Unprecedented Christmas encounters unfold on the shores of the Wisła river: God is born right here. Bethlehem happens in every church, at every Mass.
Worshippers welcome and worship like the shepherds. They, however, are fed from the Manger with His Body, their thirst quenched with His Blood (Ach, Witajże! / Oh, Welcome). Nothing more exquisitely extolls
Nativity intimacy than the many Mary lullaby meditations on human discomfort mixed with joy, as his Mother’s sweet words: “O siano, siano” (“Oh, hay of the meadow”) in Śliczna
Panienka / Fairest of Maidens. When sung around Christmas Eve’s table, set with a layer of hay under the white cloth of Mary’s veil, God’s birth could not be more immediate, more personal.
To remind us of our imperfections and moments of confusion (unheard of in popular carols), one Polish carol presents arguing birds, another a dispute among
shepherds, and words with their leaders, too. After all, “I’ve never seen anything like this!” cries one shepherd. W dzień Bożego narodzenia / On this Day; Bracia patrzcie jeno /
Shepherds! See the Glory!, and Północ już było / At the Midnight Hour are just few. These carols depict Christmas more as a divine/human sit-com, than an idyllic little town, on a snowy night.
God’s Nativity calls for a global housewarming in Nużmy Bracia pastuszkowie / Hey, Brother Shepherds. Dedicating a verse to each European nation with its particular cultural quirks, this carol also
pulls in representatives of each region of Poland. God’s birth mixes local dialects and personalities with polyglots in a divine-human episode: Ach, ach mein Kinder, Bą żur o bą Dju (read in
French Bon jour o bon Dieu), and Wiotalis Kieptas!

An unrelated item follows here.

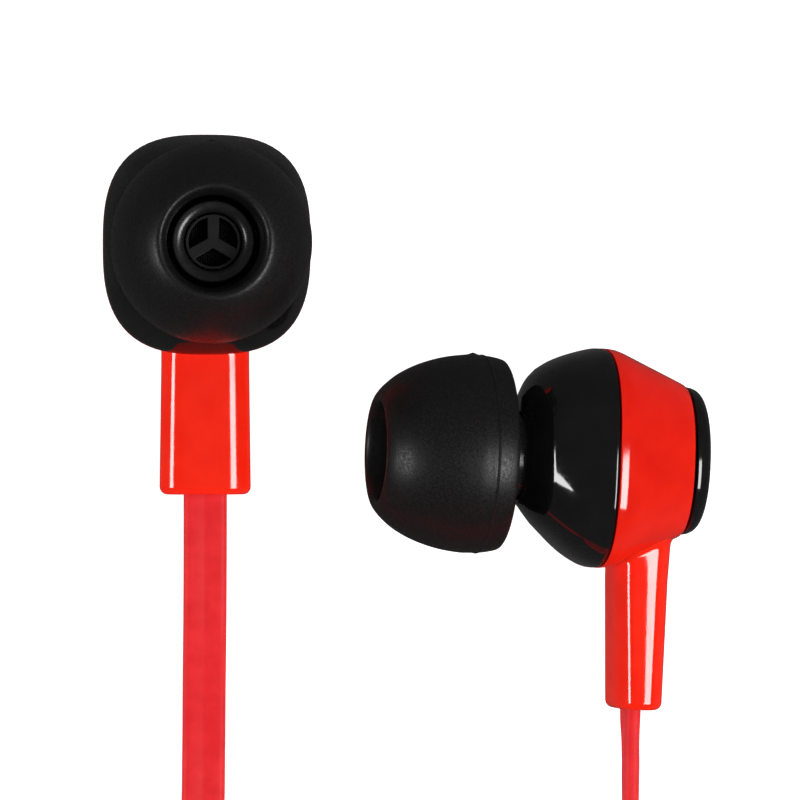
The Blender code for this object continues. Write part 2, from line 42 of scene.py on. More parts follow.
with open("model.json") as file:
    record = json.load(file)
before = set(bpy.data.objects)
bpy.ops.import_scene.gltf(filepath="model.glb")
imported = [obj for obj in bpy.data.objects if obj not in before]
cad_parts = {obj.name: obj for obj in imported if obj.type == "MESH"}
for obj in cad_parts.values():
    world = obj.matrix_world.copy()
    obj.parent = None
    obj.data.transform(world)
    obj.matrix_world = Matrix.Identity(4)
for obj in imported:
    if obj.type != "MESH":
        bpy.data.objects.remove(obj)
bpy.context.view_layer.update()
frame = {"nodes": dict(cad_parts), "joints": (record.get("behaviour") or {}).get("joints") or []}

# ---- camera and lights ----

VIEW_CENTRE = Vector((-0.28, 1.35, 6.0))
VIEW_WIDTH = 50.6
CAMERA_OFFSET = Vector((-29.5, 1.6, 500.0))
SENSOR = 36.0


def aim(obj, place, target):
    """Puts an object at a place, looking at a target, with the table's +Y up in its view."""
    backward = (place - target).normalized()
    right = Vector((0, 1, 0)).cross(backward).normalized()
    turn = Matrix((right, backward.cross(right), backward)).transposed()
    obj.matrix_world = Matrix.Translation(place * MM) @ turn.to_4x4()


def make_camera():
    data = bpy.data.cameras.new("camera")
    camera = bpy.data.objects.new("camera", data)
    bpy.context.scene.collection.objects.link(camera)
    data.sensor_width = SENSOR
    data.lens = SENSOR * CAMERA_OFFSET.length / VIEW_WIDTH
    data.clip_start = 0.01
    data.clip_end = 20.0
    aim(camera, VIEW_CENTRE + CAMERA_OFFSET, VIEW_CENTRE)
    bpy.context.scene.camera = camera


def softbox(name, across, along, distance, size, radiance, glossy=True):
    """A rectangular light seen from the buds at two angles in degrees from straight above the table.

    The first angle leans it towards the table's +X and the second towards +Y.
    """
    lean = Vector((math.tan(math.radians(across)), math.tan(math.radians(along)), 1))
    data = bpy.data.lights.new(name, "AREA")
    data.shape = "RECTANGLE"
    data.size, data.size_y = size[0] * MM, size[1] * MM
    data.energy = radiance * math.pi * data.size * data.size_y
    light = bpy.data.objects.new(name, data)
    bpy.context.scene.collection.objects.link(light)
    aim(light, VIEW_CENTRE + lean.normalized() * distance, VIEW_CENTRE)
    light.visible_glossy = glossy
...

Christmas’ diversity fest is wondrously contemplated as a duel of innocuous earthly energies verses heavenly epiphanies in Bóg się rodzi. God reverses
the usual as radiance dims, the night glows, and meekness dethrones power with a new-born naked monarch. Poland’s greatest poetic and musical composition blends professorial wise men with herder simpletons
— something only God could pull off. This George Washington-era carol, expresses the equality legislated in Poland’s Third of May Constitution, as does the empty place setting at Wigilia.
As the above rock-star sang the hit “Warsaw 1939 Carol,” she penned a personal note to her Christmas music-video: “I want to remind people that
Christmas is not always full of joy, not always peaceful.”
Wishing you a Happy New Year, a joyous caroling season, Wesołej Kolędy! — on God’s time — until February 2.
English versions of cited carols are from Fr. Krysa’s Polish American Heritage Hymns, Buffalo, N.Y.: St. Casimir Church, 2015.